Aim> The data must be written out once more, precisely as given.

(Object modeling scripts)

◇ ◇ ◇ ◇ ◇ ◇ ◇

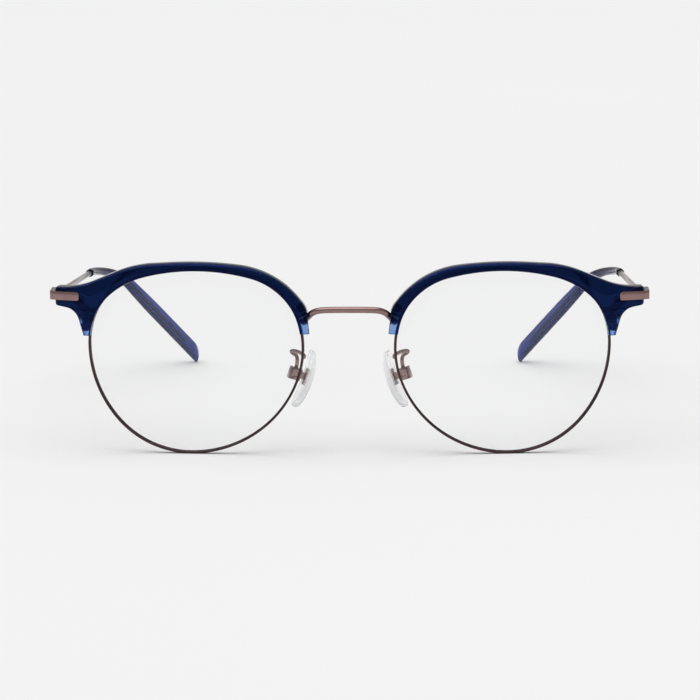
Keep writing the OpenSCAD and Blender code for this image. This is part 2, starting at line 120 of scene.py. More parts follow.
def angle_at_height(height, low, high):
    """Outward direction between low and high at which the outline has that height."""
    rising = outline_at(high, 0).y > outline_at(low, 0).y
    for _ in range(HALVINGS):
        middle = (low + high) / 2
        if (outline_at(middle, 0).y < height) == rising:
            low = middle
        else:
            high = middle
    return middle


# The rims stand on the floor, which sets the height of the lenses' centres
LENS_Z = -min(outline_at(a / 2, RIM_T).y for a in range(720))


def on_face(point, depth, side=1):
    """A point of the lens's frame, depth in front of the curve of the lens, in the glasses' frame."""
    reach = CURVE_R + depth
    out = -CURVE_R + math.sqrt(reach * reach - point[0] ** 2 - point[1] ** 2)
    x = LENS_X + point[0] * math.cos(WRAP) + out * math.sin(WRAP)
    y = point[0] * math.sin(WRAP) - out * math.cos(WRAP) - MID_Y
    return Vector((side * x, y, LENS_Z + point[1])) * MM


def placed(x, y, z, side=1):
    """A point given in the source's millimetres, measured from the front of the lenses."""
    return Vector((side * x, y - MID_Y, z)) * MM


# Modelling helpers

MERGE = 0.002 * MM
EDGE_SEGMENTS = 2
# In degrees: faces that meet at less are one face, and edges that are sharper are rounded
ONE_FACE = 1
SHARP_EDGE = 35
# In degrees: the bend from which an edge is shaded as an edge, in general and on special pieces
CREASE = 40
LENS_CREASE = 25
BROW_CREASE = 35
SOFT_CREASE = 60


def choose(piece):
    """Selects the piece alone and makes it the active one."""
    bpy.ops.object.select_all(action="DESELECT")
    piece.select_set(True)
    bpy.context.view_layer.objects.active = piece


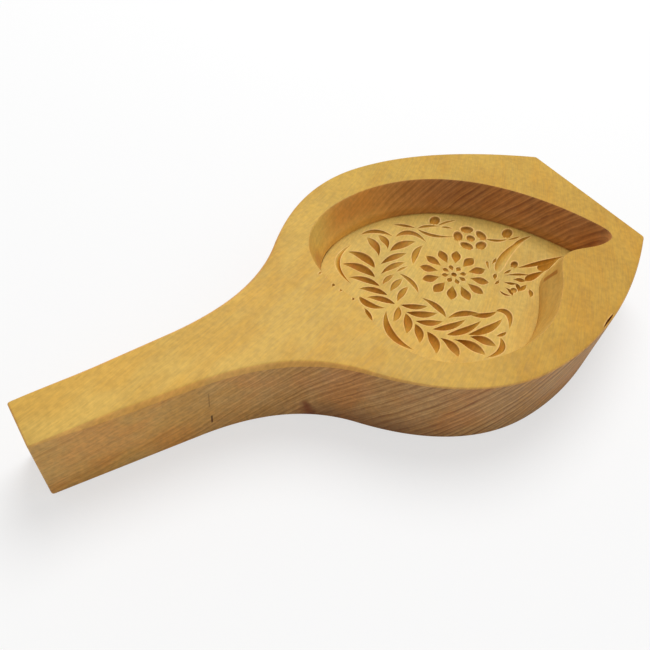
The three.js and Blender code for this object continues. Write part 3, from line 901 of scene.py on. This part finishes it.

◇ ◇ ◇ ◇ ◇ ◇ ◇

Answer for this exercise>
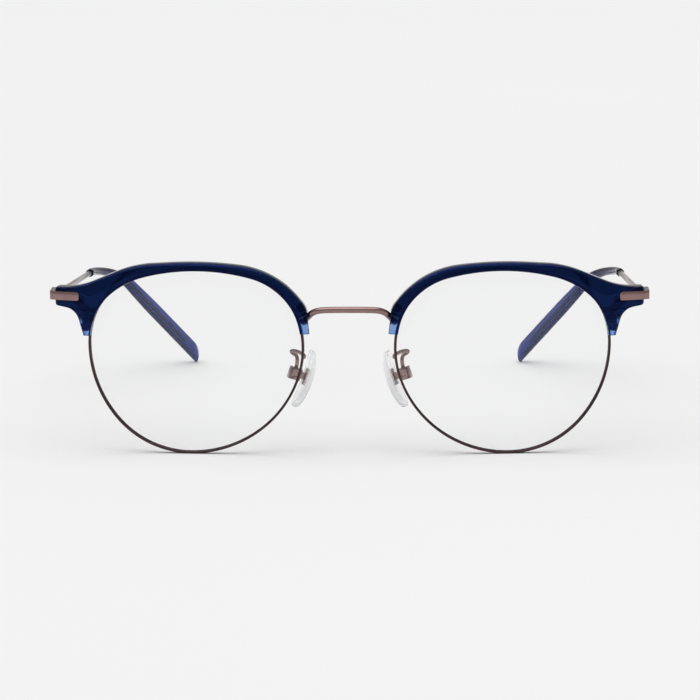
Keep writing the OpenSCAD and Blender code for this image. This is part 2, starting at line 120 of scene.py. More parts follow.
def angle_at_height(height, low, high):
    """Outward direction between low and high at which the outline has that height."""
    rising = outline_at(high, 0).y > outline_at(low, 0).y
    for _ in range(HALVINGS):
        middle = (low + high) / 2
        if (outline_at(middle, 0).y < height) == rising:
            low = middle
        else:
            high = middle
    return middle


# The rims stand on the floor, which sets the height of the lenses' centres
LENS_Z = -min(outline_at(a / 2, RIM_T).y for a in range(720))


def on_face(point, depth, side=1):
    """A point of the lens's frame, depth in front of the curve of the lens, in the glasses' frame."""
    reach = CURVE_R + depth
    out = -CURVE_R + math.sqrt(reach * reach - point[0] ** 2 - point[1] ** 2)
    x = LENS_X + point[0] * math.cos(WRAP) + out * math.sin(WRAP)
    y = point[0] * math.sin(WRAP) - out * math.cos(WRAP) - MID_Y
    return Vector((side * x, y, LENS_Z + point[1])) * MM


def placed(x, y, z, side=1):
    """A point given in the source's millimetres, measured from the front of the lenses."""
    return Vector((side * x, y - MID_Y, z)) * MM


# Modelling helpers

MERGE = 0.002 * MM
EDGE_SEGMENTS = 2
# In degrees: faces that meet at less are one face, and edges that are sharper are rounded
ONE_FACE = 1
SHARP_EDGE = 35
# In degrees: the bend from which an edge is shaded as an edge, in general and on special pieces
CREASE = 40
LENS_CREASE = 25
BROW_CREASE = 35
SOFT_CREASE = 60


def choose(piece):
    """Selects the piece alone and makes it the active one."""
    bpy.ops.object.select_all(action="DESELECT")
    piece.select_set(True)
    bpy.context.view_layer.objects.active = piece


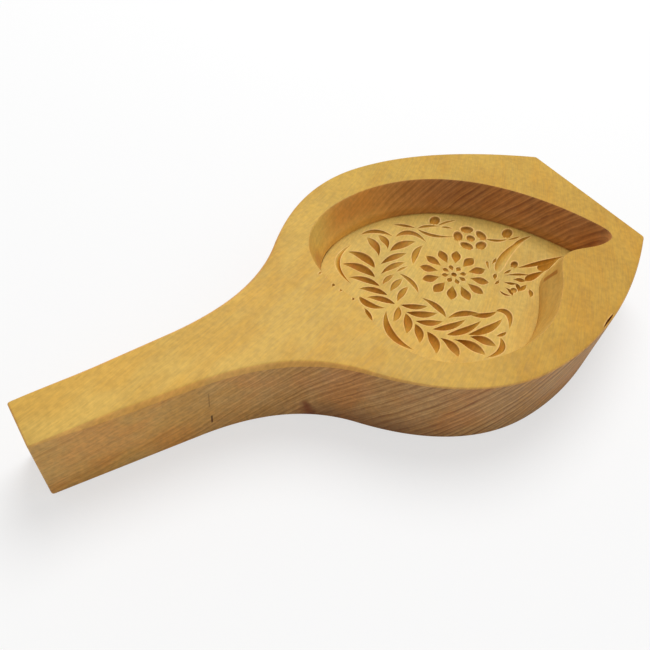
The three.js and Blender code for this object continues. Write part 3, from line 901 of scene.py on. This part finishes it.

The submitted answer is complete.